Why do it? some might inquire. Well, the return on investment of meditation is quite high. Even though it can be a challenge to sit and still the mind initially, even early on, you’ll find that you feel better: more positive, more balanced. Worry and anxiety decrease and you have more energy. It’s not that all of a sudden your life becomes trouble-free. You still experience turbulence, both inner (emotionally) and outer (life situation). But you feel more mental stability and can draw on those moments of stillness in a hectic world.

Another key benefit of consistent meditation is increased ability to concentrate. It takes a tremendous amount of focus to be able to meditate and stop thought. So you build concentration and focus just like building muscles or endurance. Over time, your mind becomes clearer and you’re able to focus on an activity with one-pointed attention and for longer periods of time.

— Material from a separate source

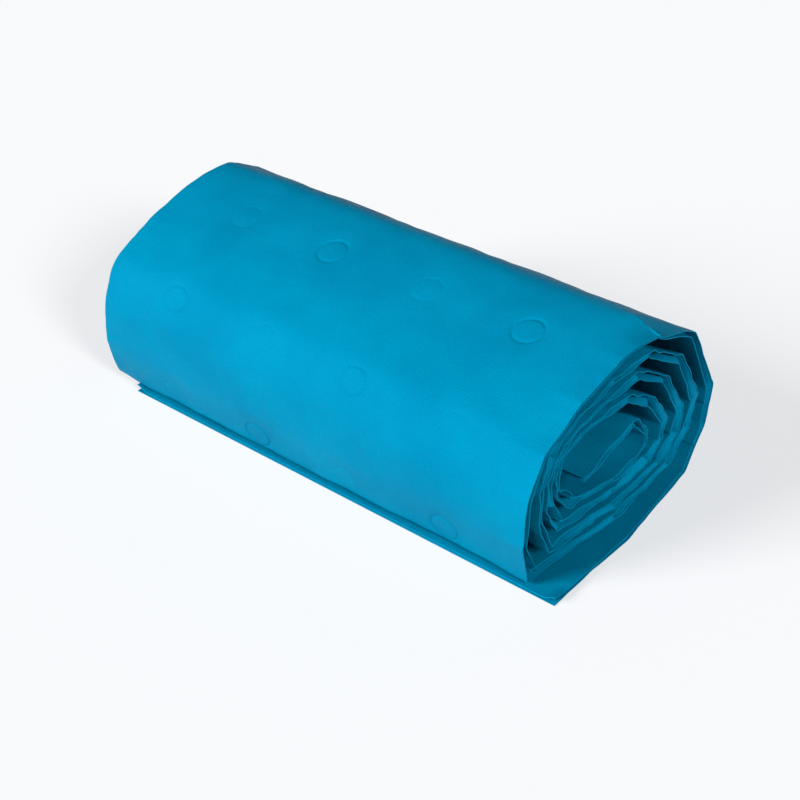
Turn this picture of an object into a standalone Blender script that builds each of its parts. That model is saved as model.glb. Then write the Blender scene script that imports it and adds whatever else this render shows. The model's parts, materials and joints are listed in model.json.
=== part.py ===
"""Inflatable air mat, deflated and rolled up for storage.

The mat is two coated sheets, joined round their edge by side walls and end walls that fold inwards
when the air is out, and held to one thickness by folded tie strips between the sheets. It lies rolled
about the X axis: the tail end is flat on the floor, and the mat climbs the back, crosses the top, comes
down the front and winds in to a hollow core. The last turn opens at creases, where it unrolls.

Metres, +Z up, front towards -Y. Outlines are (y, z) points measured from the tail's front edge.
"""

import bisect
import math

import bmesh
import bpy
from mathutils import Matrix, Vector

# Mat
MAT_WIDTH = 0.620            # along the roll's axis
SHEET = 0.0009               # coated fabric
LAYER = 0.0086               # deflated mat, outer face to inner face
GAP = 0.0003                 # clearance between neighbouring solids
TELESCOPE = 0.036            # how far the last turn stands out of the roll's end

# Roll: corners of the outermost turn, and of the core that the winding closes in on
OUTER_TURN = [
    (0.000, 0.000), (0.160, 0.000), (0.252, 0.025), (0.290, 0.069), (0.304, 0.115), (0.257, 0.200),
    (0.192, 0.238), (0.126, 0.225), (0.062, 0.203), (0.005, 0.168), (-0.014, 0.118), (-0.014, 0.060),
]
CORE_TURN = [
    (0.060, 0.086), (0.130, 0.080), (0.158, 0.088), (0.170, 0.102), (0.172, 0.120), (0.150, 0.146),
    (0.122, 0.160), (0.096, 0.158), (0.072, 0.150), (0.052, 0.137), (0.044, 0.121), (0.046, 0.102),
]
FULL_TURNS = 4
LAST_CORNER = 5              # corner of the fifth turn where the inner end folds back
TUCKED_CORNER = (0.004, 0.010)  # front bottom corner of the roll, where it comes down on the tail
CORE_FLAP = (0.062, 0.116)   # free edge of the inner end, which crosses the core
TIGHTENING = 1.08            # above 1, the inner turns lie further apart than the outer ones

# Side walls and end walls, folded in between the sheets
SIDE_FOLD = 0.048            # depth of a side wall's fold
END_FOLD = 0.034             # depth of an end wall's fold
END_SETBACK = 0.002          # end wall behind the sheets' edge
EDGE_WELD = 0.004            # side wall's open edge behind the sheets' edge

# Tie strips, in rows across the mat
TIE_ROWS = 21
TIE_PITCH = 0.135
TIE_FIRST = 0.070            # first row from the tail's edge, along the mat
TIE_FOLD = 0.050             # depth of a strip's fold
TIE_SHEET = 0.0006
TIE_LENGTH = 0.500           # along X

# Valve, on the outer sheet at the back
VALVE_CORNER = 4             # first corner of the facet that carries it
VALVE_PLACE = 0.50           # how far along that facet
VALVE_X = -0.180
FLANGE_RADIUS = 0.0300
FLANGE = 0.0012
COLLAR_RADIUS = 0.0175
COLLAR_TOP = 0.0070          # heights are above the sheet's outer face
BORE_RADIUS = 0.0145
INSERT_RADIUS = 0.0142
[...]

On the other side of the equation is technology. That is to say, specifically a career in technology such as programmer or systems architect or a similar role.

Let’s take the example of a computer programmer (software developer). As a programmer, you must solve problems every day. For example, a problem might be something a customer needs in a piece of software or it could be figuring out how to code something.

In addition to creative problem solving, another key component to a highly technical job is the ability to visualize very complex structures. As a developer, everything you create is virtual, so it’s necessary to be able to picture in your mind how an entire system works and how the various parts of it relate.

It’s also a common requirement to be able to read code and to understand what occurs when that code runs. So you need to be able to mentally visualize what the code does and how it functions within a larger computer system.

Meditation & Technology Together
Meditation and technology are separate individual activities, but it’s amazing how well they relate and benefit each other. Meditation involves extended periods of concentration. This helps you when you sit down to work on a coding task. You’re able to focus better. Conversely, as you work all day coding and creating solutions to technical problems, you continue to build the ability to concentrate. Another side effect of meditation is more energy and mental spaciousness; less mental clutter in the form of thoughts. So it becomes easier to see creative solutions to technical problems.

As you sit at your computer, visualizing systems or databases and solving technical problems, you’re not interacting with a lot of people, so your distractions are minimal (unless your company offers free snacks, which is a whole different type of distraction). Reduced interactions mean less energy drain which leaves you feeling more energized at the end of the day.

Of course, you still need to interact with your customers and colleagues, but the majority of your time is spent working creatively at your computer. Then when you sit to meditate in the evening, you still have some energy and inspiration. Although we looked at the example of a computer programmer, any highly-technical role in software development requires similar skills: the ability to focus, the ability to visualize and understand complex systems, and creative problem solving.

But don’t just take my word for it. According to Psychology Today, there’s scientific research that meditation has these benefits:
  • Increases the size of certain parts of the brain, especially regions associated with paying attention
  • Increases focus and concentration
  • Improves memory
  • Improves creativity
I've been meditating and working in technology for over twenty years, and I’ve experienced first-hand how meditation and technology continually benefit each other. If you’re a programmer, technical product manager, business analyst, quality assurance engineer, web designer or technical writer, consider adding meditation into your life. It brings many benefits, all of which enhance life in general and your career in particular.

If you meditate already and you’re in between jobs or thinking about switching careers, consider moving into a career in technology. Although it may seem counterintuitive, you can use your work to advance spiritually. You can use the hours you spend at work to build concentration and become a better meditator. Practice meditation and work in technology and they’ll be no stopping your success in both endeavors!